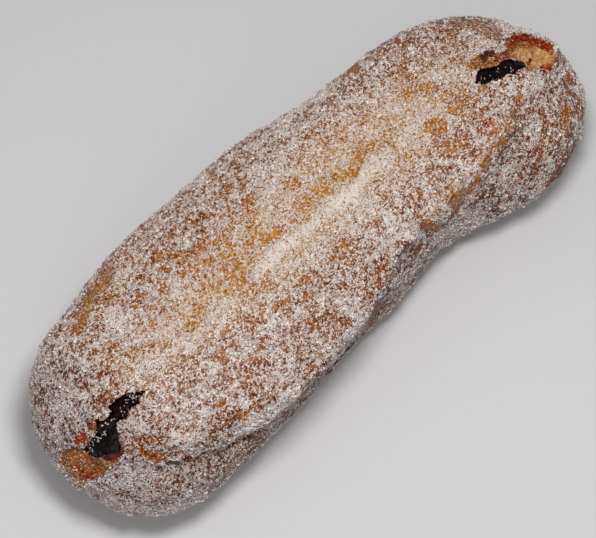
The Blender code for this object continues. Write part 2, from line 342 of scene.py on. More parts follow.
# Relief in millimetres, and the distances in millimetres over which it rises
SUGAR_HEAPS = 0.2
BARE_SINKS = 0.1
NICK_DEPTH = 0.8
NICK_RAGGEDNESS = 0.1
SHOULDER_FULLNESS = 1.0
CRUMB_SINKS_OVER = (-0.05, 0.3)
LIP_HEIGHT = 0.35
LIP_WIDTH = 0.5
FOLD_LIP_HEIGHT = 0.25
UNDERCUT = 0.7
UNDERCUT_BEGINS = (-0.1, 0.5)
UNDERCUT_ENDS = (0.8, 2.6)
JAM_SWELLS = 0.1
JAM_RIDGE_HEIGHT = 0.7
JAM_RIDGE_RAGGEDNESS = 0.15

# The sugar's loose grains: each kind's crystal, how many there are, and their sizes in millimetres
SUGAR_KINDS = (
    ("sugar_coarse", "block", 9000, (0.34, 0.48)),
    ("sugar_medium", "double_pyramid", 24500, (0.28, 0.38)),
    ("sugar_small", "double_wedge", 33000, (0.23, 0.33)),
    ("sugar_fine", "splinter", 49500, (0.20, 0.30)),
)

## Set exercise
Copy out the whole listing exactly.

## Output below
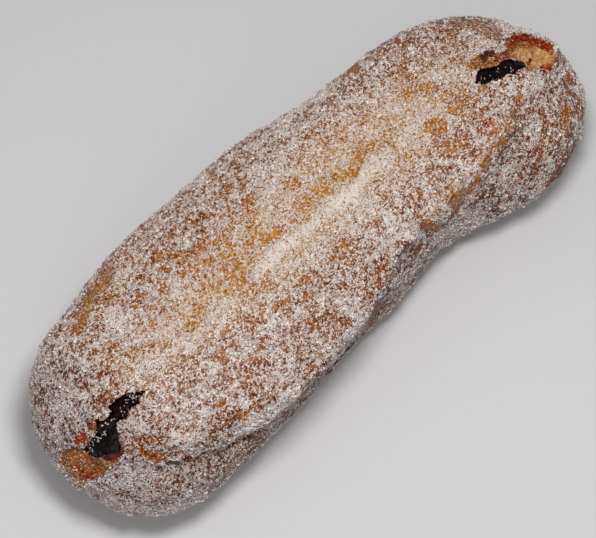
The Blender code for this object continues. Write part 2, from line 342 of scene.py on. More parts follow.
# Relief in millimetres, and the distances in millimetres over which it rises
SUGAR_HEAPS = 0.2
BARE_SINKS = 0.1
NICK_DEPTH = 0.8
NICK_RAGGEDNESS = 0.1
SHOULDER_FULLNESS = 1.0
CRUMB_SINKS_OVER = (-0.05, 0.3)
LIP_HEIGHT = 0.35
LIP_WIDTH = 0.5
FOLD_LIP_HEIGHT = 0.25
UNDERCUT = 0.7
UNDERCUT_BEGINS = (-0.1, 0.5)
UNDERCUT_ENDS = (0.8, 2.6)
JAM_SWELLS = 0.1
JAM_RIDGE_HEIGHT = 0.7
JAM_RIDGE_RAGGEDNESS = 0.15

# The sugar's loose grains: each kind's crystal, how many there are, and their sizes in millimetres
SUGAR_KINDS = (
    ("sugar_coarse", "block", 9000, (0.34, 0.48)),
    ("sugar_medium", "double_pyramid", 24500, (0.28, 0.38)),
    ("sugar_small", "double_wedge", 33000, (0.23, 0.33)),
    ("sugar_fine", "splinter", 49500, (0.20, 0.30)),
)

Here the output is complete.